Requirement
For the material that follows, return exactly the lines from the one with "Write the build123d" through the one with "floor_inside_diameter = 175.2", both ends included.

Data supplied

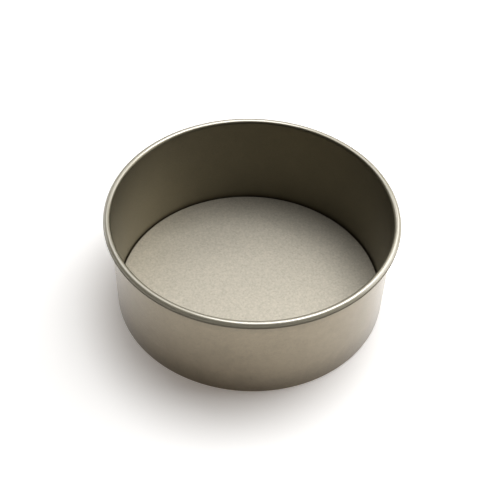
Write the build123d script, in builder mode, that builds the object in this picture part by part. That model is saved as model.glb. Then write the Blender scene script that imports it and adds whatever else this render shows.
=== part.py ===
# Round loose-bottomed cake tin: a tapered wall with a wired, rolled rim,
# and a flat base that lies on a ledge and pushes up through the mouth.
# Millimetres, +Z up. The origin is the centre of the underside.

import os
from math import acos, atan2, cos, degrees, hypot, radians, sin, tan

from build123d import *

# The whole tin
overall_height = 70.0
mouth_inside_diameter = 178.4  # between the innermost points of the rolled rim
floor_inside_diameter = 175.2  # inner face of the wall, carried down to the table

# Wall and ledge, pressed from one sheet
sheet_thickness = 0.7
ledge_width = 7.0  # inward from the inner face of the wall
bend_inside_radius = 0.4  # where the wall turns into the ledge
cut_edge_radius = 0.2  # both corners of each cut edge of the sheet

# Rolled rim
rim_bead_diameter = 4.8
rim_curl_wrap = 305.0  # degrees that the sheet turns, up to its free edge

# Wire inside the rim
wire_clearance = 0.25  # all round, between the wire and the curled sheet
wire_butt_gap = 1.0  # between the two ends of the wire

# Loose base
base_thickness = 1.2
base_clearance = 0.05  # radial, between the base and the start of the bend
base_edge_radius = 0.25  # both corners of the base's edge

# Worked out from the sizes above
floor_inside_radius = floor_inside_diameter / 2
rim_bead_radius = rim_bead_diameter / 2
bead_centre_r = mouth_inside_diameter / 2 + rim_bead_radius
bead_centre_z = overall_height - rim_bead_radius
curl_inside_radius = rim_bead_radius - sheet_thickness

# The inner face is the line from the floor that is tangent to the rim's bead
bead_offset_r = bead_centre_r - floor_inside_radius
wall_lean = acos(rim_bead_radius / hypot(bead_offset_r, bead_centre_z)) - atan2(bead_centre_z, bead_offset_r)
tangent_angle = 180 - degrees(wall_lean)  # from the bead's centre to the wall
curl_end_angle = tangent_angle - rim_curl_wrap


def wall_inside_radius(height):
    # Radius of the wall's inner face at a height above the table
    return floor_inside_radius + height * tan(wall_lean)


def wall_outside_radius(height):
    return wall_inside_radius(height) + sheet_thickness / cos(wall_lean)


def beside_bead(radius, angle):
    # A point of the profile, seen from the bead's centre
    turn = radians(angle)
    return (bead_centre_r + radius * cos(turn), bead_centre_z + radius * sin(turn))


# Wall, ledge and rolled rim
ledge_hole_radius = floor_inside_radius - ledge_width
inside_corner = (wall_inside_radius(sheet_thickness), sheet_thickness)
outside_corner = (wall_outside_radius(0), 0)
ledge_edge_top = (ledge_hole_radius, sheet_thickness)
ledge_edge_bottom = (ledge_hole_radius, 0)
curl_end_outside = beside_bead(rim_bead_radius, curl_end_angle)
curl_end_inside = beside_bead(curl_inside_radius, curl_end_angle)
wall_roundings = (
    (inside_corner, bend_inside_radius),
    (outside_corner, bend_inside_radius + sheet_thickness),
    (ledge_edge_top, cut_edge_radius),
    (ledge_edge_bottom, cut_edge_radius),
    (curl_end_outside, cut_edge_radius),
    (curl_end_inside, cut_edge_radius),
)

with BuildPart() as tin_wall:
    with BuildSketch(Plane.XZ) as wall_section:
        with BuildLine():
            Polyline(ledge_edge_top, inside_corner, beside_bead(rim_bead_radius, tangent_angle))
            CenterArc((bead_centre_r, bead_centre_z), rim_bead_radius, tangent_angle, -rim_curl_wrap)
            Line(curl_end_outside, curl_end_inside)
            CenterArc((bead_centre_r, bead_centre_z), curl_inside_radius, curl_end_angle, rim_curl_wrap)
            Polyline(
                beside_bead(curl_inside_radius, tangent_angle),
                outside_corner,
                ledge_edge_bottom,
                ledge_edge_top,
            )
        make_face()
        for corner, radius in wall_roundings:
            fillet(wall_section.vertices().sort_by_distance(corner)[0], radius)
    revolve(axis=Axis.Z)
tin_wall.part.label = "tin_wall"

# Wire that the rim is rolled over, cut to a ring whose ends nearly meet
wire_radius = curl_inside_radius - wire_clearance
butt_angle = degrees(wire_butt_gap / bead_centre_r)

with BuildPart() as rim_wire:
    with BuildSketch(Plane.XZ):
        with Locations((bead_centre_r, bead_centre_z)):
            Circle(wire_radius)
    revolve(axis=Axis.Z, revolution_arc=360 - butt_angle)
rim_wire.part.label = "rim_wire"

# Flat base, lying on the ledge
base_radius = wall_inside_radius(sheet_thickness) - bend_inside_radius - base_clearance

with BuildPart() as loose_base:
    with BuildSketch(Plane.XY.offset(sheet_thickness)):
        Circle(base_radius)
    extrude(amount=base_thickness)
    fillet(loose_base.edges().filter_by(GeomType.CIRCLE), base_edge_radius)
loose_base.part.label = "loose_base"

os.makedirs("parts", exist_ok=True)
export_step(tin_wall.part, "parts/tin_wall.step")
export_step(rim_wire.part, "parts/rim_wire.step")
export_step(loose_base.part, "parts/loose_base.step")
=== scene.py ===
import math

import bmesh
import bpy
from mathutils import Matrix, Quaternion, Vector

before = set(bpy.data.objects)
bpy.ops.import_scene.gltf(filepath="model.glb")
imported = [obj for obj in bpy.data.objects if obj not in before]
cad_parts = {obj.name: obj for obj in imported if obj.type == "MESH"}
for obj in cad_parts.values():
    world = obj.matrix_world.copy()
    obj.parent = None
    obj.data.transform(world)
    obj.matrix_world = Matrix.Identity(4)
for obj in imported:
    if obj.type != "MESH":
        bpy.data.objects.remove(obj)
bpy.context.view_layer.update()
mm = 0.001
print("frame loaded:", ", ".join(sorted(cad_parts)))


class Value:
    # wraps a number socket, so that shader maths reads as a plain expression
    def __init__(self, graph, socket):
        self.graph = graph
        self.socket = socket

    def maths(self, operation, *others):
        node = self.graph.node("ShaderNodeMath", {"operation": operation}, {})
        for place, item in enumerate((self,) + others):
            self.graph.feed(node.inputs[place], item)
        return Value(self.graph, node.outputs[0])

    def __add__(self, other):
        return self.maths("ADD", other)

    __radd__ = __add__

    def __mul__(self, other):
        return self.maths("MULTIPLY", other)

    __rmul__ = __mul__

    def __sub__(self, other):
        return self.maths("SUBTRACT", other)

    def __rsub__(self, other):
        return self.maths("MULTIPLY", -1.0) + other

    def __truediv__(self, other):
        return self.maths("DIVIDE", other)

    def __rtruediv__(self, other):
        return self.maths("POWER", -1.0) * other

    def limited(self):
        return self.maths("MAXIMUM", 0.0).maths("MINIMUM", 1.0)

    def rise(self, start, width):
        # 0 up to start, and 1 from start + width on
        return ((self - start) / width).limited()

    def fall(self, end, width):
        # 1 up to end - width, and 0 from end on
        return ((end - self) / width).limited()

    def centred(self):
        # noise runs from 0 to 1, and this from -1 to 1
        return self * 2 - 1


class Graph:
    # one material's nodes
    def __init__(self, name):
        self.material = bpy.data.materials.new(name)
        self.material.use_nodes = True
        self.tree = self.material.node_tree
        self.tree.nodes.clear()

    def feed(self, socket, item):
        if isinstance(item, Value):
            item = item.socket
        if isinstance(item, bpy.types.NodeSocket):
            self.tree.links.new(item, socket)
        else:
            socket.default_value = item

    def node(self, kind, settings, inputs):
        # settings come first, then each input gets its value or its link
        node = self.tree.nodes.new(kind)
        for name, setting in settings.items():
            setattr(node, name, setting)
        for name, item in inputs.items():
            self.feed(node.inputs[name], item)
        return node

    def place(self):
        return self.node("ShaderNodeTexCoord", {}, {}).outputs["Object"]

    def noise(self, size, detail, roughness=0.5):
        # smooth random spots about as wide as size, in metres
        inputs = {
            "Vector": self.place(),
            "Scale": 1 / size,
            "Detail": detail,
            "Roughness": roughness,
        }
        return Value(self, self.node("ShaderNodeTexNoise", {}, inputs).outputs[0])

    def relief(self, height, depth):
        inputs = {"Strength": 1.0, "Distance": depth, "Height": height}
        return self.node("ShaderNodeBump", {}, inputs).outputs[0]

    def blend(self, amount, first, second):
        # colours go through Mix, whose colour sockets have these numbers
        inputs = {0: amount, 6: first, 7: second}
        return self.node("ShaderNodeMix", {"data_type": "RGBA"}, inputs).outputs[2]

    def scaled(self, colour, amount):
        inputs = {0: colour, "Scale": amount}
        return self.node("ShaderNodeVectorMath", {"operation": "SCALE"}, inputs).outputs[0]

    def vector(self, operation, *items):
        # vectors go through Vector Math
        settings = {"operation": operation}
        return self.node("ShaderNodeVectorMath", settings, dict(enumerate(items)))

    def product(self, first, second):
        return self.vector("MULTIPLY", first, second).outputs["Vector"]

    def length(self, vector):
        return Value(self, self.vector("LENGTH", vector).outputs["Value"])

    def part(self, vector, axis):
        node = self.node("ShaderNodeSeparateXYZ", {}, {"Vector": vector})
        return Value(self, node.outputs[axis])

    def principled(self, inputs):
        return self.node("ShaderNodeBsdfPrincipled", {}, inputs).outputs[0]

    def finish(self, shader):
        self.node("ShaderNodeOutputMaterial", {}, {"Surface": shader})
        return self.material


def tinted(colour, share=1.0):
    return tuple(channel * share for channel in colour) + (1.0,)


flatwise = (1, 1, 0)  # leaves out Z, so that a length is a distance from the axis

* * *

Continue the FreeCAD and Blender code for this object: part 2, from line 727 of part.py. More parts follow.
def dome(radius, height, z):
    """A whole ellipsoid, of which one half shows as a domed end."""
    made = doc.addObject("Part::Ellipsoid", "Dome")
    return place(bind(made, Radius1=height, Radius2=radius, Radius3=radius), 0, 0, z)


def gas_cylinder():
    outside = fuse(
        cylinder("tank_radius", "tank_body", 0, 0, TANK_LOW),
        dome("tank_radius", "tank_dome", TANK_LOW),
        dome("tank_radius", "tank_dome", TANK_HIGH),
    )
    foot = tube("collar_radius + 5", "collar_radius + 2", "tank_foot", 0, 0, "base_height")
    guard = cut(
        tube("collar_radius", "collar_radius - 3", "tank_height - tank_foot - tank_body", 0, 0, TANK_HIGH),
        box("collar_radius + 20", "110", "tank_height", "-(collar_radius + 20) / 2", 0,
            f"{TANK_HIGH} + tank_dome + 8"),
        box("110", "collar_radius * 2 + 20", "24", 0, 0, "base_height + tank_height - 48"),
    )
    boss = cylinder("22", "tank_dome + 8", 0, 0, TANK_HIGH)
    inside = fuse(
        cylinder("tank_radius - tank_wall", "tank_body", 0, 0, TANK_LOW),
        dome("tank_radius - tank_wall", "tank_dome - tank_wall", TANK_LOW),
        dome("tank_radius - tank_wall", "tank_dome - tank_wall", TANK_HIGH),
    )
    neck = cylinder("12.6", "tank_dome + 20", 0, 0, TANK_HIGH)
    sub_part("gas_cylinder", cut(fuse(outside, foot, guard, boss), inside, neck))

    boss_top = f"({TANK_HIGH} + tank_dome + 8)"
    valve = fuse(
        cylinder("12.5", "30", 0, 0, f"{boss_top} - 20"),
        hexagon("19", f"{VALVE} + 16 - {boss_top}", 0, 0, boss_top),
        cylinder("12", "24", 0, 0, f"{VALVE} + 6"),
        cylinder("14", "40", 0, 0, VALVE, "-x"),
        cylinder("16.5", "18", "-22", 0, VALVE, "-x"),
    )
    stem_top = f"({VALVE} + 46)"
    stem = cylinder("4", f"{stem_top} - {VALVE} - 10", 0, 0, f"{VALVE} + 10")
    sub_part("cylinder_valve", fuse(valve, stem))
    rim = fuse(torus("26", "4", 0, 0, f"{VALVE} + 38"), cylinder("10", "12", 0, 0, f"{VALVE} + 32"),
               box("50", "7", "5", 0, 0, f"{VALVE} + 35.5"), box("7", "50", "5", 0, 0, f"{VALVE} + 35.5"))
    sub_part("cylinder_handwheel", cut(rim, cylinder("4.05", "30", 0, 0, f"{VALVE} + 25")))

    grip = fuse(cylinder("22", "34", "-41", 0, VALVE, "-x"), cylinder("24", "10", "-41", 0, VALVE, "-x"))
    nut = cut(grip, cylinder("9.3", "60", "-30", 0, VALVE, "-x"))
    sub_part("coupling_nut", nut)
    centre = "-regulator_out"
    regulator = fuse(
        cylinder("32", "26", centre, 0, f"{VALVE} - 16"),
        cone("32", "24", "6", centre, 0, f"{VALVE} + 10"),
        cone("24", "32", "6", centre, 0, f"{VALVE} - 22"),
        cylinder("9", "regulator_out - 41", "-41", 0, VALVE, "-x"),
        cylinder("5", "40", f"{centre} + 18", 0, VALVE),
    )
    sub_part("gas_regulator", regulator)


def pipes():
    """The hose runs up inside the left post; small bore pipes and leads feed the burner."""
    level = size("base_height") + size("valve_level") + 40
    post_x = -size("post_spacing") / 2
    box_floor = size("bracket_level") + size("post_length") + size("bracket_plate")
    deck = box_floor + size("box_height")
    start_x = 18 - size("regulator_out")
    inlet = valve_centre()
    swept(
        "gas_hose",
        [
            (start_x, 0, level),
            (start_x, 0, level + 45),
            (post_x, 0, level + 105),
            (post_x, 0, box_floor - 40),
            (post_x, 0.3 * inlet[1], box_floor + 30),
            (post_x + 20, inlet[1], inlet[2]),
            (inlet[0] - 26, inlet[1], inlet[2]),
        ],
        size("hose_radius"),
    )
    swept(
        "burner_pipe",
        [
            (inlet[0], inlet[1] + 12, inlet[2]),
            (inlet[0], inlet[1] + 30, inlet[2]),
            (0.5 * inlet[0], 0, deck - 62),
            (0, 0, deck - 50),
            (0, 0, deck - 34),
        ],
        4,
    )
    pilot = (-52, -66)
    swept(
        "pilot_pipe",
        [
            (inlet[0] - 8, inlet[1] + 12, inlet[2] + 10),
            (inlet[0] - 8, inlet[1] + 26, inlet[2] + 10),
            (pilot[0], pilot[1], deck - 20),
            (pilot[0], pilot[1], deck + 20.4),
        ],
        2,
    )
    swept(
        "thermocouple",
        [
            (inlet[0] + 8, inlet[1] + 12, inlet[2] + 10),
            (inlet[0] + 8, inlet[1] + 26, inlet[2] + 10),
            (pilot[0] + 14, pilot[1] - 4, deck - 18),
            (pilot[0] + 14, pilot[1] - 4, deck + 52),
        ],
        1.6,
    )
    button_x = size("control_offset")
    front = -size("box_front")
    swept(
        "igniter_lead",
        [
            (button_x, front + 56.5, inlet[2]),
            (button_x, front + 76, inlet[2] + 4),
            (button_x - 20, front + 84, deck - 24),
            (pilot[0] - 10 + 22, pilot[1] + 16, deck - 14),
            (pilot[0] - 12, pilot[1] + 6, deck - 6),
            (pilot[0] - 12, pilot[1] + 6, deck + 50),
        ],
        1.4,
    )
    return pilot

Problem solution
Write the build123d script, in builder mode, that builds the object in this picture part by part. That model is saved as model.glb. Then write the Blender scene script that imports it and adds whatever else this render shows.
=== part.py ===
# Round loose-bottomed cake tin: a tapered wall with a wired, rolled rim,
# and a flat base that lies on a ledge and pushes up through the mouth.
# Millimetres, +Z up. The origin is the centre of the underside.

import os
from math import acos, atan2, cos, degrees, hypot, radians, sin, tan

from build123d import *

# The whole tin
overall_height = 70.0
mouth_inside_diameter = 178.4  # between the innermost points of the rolled rim
floor_inside_diameter = 175.2  # inner face of the wall, carried down to the table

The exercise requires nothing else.